Every entry must be copied word for word.

JSON records of objects
--- Begin ---

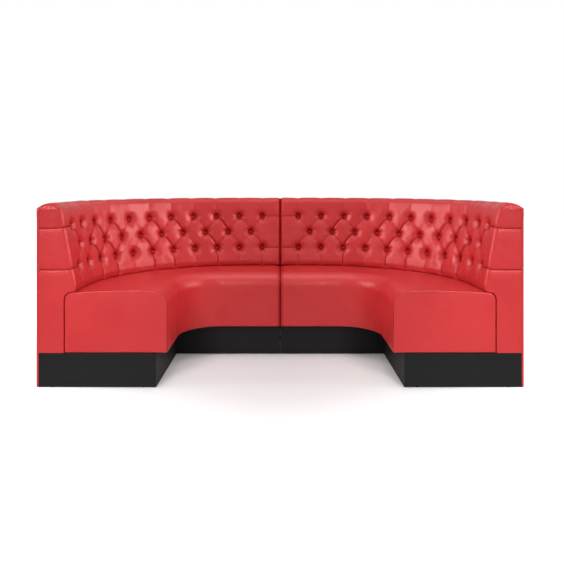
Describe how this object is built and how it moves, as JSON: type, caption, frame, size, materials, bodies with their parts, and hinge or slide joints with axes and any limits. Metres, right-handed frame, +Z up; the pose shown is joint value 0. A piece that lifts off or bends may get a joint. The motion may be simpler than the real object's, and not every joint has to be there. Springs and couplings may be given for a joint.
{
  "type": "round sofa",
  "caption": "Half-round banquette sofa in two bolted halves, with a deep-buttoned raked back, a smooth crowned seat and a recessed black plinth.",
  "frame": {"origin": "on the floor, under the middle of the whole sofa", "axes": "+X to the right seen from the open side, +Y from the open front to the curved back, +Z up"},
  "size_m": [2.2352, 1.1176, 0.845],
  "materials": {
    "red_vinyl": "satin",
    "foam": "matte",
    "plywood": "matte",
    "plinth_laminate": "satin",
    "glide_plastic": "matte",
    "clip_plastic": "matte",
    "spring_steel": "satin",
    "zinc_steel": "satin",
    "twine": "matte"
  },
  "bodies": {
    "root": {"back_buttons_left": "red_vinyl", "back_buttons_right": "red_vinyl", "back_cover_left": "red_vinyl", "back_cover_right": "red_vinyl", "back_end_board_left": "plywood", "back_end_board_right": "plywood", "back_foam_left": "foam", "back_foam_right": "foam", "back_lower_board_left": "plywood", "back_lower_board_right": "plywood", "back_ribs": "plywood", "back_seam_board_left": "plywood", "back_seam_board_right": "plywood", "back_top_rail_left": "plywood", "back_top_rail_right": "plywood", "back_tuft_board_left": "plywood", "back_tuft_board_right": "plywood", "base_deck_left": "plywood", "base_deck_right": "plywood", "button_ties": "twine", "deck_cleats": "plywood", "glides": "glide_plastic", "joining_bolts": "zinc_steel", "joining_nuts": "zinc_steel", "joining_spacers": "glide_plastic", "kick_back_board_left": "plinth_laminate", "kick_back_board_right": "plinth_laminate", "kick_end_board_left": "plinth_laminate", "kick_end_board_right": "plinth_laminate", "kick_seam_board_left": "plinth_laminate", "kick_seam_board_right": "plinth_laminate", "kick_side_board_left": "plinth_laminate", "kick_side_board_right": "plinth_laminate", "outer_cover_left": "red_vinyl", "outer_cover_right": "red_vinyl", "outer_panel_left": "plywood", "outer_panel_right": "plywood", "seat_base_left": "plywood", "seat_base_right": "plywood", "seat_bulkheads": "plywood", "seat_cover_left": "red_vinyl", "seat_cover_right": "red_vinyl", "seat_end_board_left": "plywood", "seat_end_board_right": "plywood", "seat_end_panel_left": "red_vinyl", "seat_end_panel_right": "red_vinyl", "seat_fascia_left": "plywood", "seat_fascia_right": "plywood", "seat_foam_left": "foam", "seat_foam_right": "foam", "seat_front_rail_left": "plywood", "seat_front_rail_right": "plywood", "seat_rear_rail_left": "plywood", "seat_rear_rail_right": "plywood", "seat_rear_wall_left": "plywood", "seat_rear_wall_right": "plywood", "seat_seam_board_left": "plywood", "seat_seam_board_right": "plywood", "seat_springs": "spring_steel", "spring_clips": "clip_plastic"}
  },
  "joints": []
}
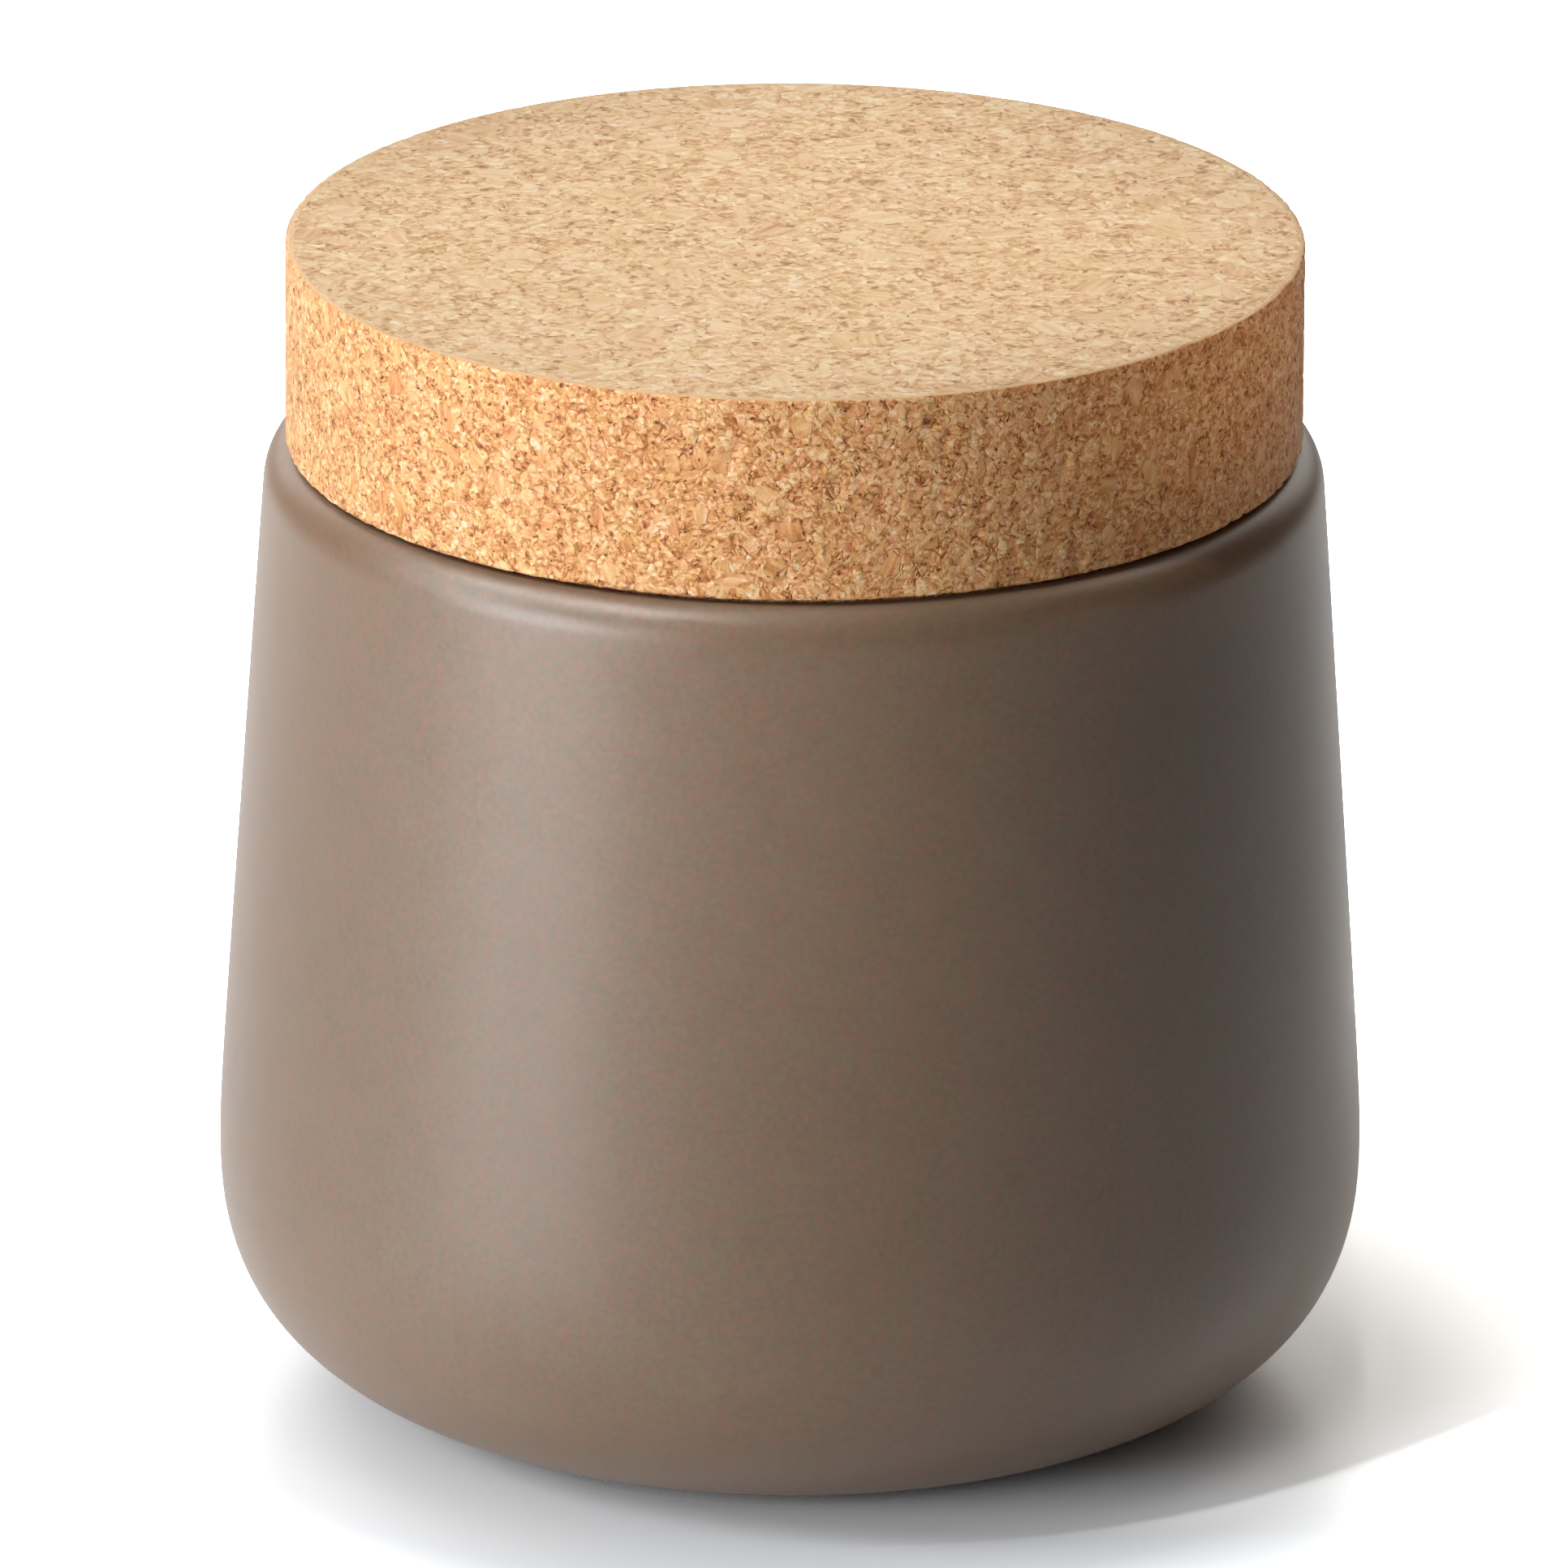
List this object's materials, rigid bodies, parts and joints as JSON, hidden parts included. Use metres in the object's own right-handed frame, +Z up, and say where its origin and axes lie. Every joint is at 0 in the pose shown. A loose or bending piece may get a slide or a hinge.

--- End ---

**RESPONSE FOR THIS EXERCISE:**
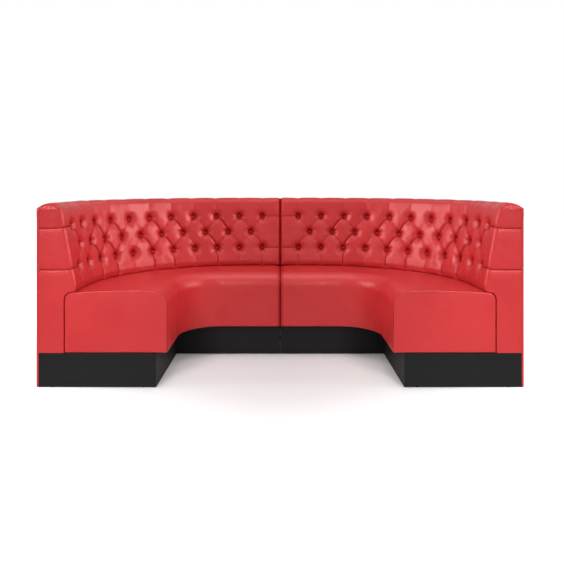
Describe how this object is built and how it moves, as JSON: type, caption, frame, size, materials, bodies with their parts, and hinge or slide joints with axes and any limits. Metres, right-handed frame, +Z up; the pose shown is joint value 0. A piece that lifts off or bends may get a joint. The motion may be simpler than the real object's, and not every joint has to be there. Springs and couplings may be given for a joint.
{
  "type": "round sofa",
  "caption": "Half-round banquette sofa in two bolted halves, with a deep-buttoned raked back, a smooth crowned seat and a recessed black plinth.",
  "frame": {"origin": "on the floor, under the middle of the whole sofa", "axes": "+X to the right seen from the open side, +Y from the open front to the curved back, +Z up"},
  "size_m": [2.2352, 1.1176, 0.845],
  "materials": {
    "red_vinyl": "satin",
    "foam": "matte",
    "plywood": "matte",
    "plinth_laminate": "satin",
    "glide_plastic": "matte",
    "clip_plastic": "matte",
    "spring_steel": "satin",
    "zinc_steel": "satin",
    "twine": "matte"
  },
  "bodies": {
    "root": {"back_buttons_left": "red_vinyl", "back_buttons_right": "red_vinyl", "back_cover_left": "red_vinyl", "back_cover_right": "red_vinyl", "back_end_board_left": "plywood", "back_end_board_right": "plywood", "back_foam_left": "foam", "back_foam_right": "foam", "back_lower_board_left": "plywood", "back_lower_board_right": "plywood", "back_ribs": "plywood", "back_seam_board_left": "plywood", "back_seam_board_right": "plywood", "back_top_rail_left": "plywood", "back_top_rail_right": "plywood", "back_tuft_board_left": "plywood", "back_tuft_board_right": "plywood", "base_deck_left": "plywood", "base_deck_right": "plywood", "button_ties": "twine", "deck_cleats": "plywood", "glides": "glide_plastic", "joining_bolts": "zinc_steel", "joining_nuts": "zinc_steel", "joining_spacers": "glide_plastic", "kick_back_board_left": "plinth_laminate", "kick_back_board_right": "plinth_laminate", "kick_end_board_left": "plinth_laminate", "kick_end_board_right": "plinth_laminate", "kick_seam_board_left": "plinth_laminate", "kick_seam_board_right": "plinth_laminate", "kick_side_board_left": "plinth_laminate", "kick_side_board_right": "plinth_laminate", "outer_cover_left": "red_vinyl", "outer_cover_right": "red_vinyl", "outer_panel_left": "plywood", "outer_panel_right": "plywood", "seat_base_left": "plywood", "seat_base_right": "plywood", "seat_bulkheads": "plywood", "seat_cover_left": "red_vinyl", "seat_cover_right": "red_vinyl", "seat_end_board_left": "plywood", "seat_end_board_right": "plywood", "seat_end_panel_left": "red_vinyl", "seat_end_panel_right": "red_vinyl", "seat_fascia_left": "plywood", "seat_fascia_right": "plywood", "seat_foam_left": "foam", "seat_foam_right": "foam", "seat_front_rail_left": "plywood", "seat_front_rail_right": "plywood", "seat_rear_rail_left": "plywood", "seat_rear_rail_right": "plywood", "seat_rear_wall_left": "plywood", "seat_rear_wall_right": "plywood", "seat_seam_board_left": "plywood", "seat_seam_board_right": "plywood", "seat_springs": "spring_steel", "spring_clips": "clip_plastic"}
  },
  "joints": []
}
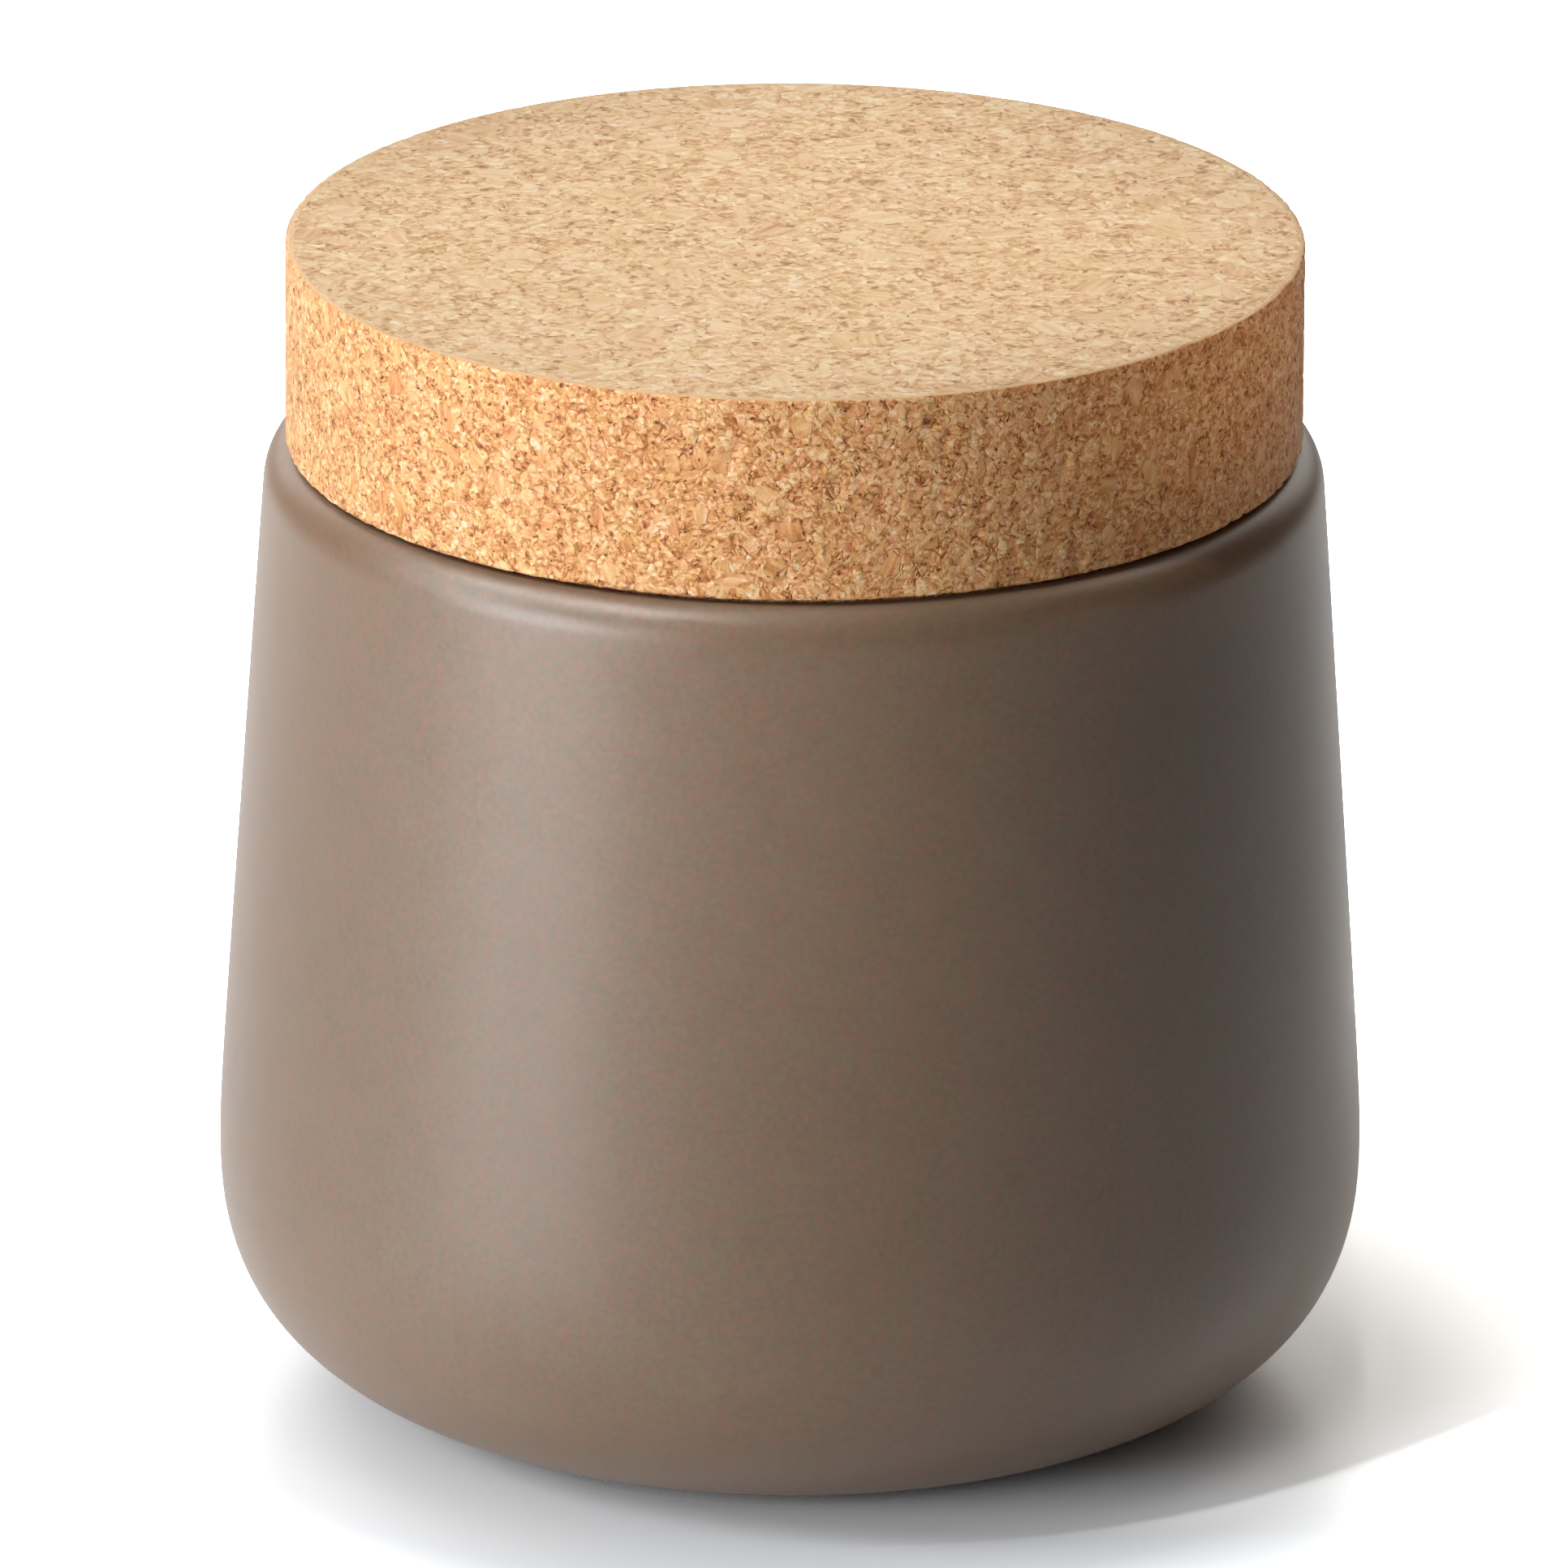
List this object's materials, rigid bodies, parts and joints as JSON, hidden parts included. Use metres in the object's own right-handed frame, +Z up, and say where its origin and axes lie. Every joint is at 0 in the pose shown. A loose or bending piece may get a slide or a hinge.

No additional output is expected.